:: STATED EXERCISE ::
Look through the material below for "this". Copy every line that contains it.

>> START PROVIDED DATA

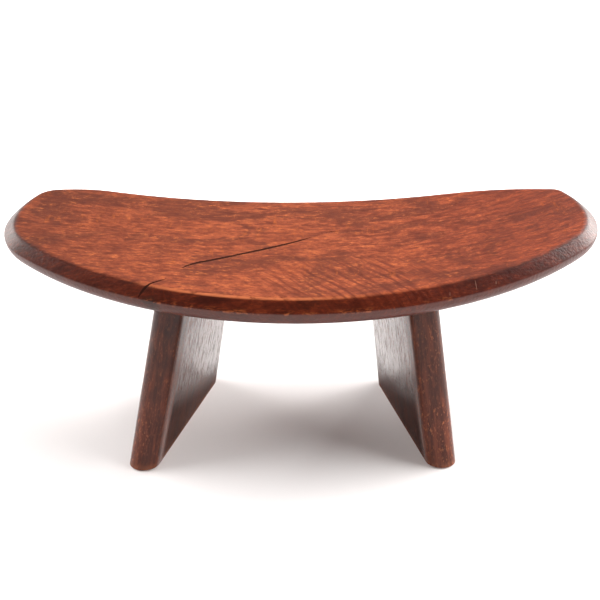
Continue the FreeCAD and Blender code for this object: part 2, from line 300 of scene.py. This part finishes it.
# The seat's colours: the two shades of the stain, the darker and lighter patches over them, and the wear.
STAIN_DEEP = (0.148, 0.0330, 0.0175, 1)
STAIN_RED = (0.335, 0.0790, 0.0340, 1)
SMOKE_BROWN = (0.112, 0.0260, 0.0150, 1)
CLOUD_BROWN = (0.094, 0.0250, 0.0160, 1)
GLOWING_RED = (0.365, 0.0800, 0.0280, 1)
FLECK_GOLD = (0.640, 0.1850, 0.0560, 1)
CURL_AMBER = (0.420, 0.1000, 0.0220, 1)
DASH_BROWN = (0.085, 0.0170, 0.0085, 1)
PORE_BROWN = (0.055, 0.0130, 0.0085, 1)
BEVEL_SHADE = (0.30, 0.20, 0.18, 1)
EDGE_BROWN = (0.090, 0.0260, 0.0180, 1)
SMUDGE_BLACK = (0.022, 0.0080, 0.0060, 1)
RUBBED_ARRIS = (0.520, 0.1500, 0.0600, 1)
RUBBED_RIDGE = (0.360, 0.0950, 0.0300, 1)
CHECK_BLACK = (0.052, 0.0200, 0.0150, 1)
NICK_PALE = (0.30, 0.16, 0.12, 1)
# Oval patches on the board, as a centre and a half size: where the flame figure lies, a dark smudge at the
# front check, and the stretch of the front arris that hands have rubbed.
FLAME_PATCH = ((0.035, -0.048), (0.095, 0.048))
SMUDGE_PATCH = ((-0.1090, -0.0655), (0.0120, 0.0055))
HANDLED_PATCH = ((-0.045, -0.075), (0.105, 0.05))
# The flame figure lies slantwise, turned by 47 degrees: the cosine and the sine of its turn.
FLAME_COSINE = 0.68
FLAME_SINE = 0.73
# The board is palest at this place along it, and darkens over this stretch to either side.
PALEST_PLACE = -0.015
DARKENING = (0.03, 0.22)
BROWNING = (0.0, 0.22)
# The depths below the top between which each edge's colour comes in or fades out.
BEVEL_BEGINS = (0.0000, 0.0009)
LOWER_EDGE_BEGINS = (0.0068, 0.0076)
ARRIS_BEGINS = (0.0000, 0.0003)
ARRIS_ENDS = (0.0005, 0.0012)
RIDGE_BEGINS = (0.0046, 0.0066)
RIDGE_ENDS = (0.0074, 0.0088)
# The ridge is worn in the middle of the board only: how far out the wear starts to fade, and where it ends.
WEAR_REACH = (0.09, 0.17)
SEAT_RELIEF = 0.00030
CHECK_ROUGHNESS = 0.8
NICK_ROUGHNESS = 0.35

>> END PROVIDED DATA

:: ANSWER TO THE PROBLEM ::
Continue the FreeCAD and Blender code for this object: part 2, from line 300 of scene.py. This part finishes it.
# The board is palest at this place along it, and darkens over this stretch to either side.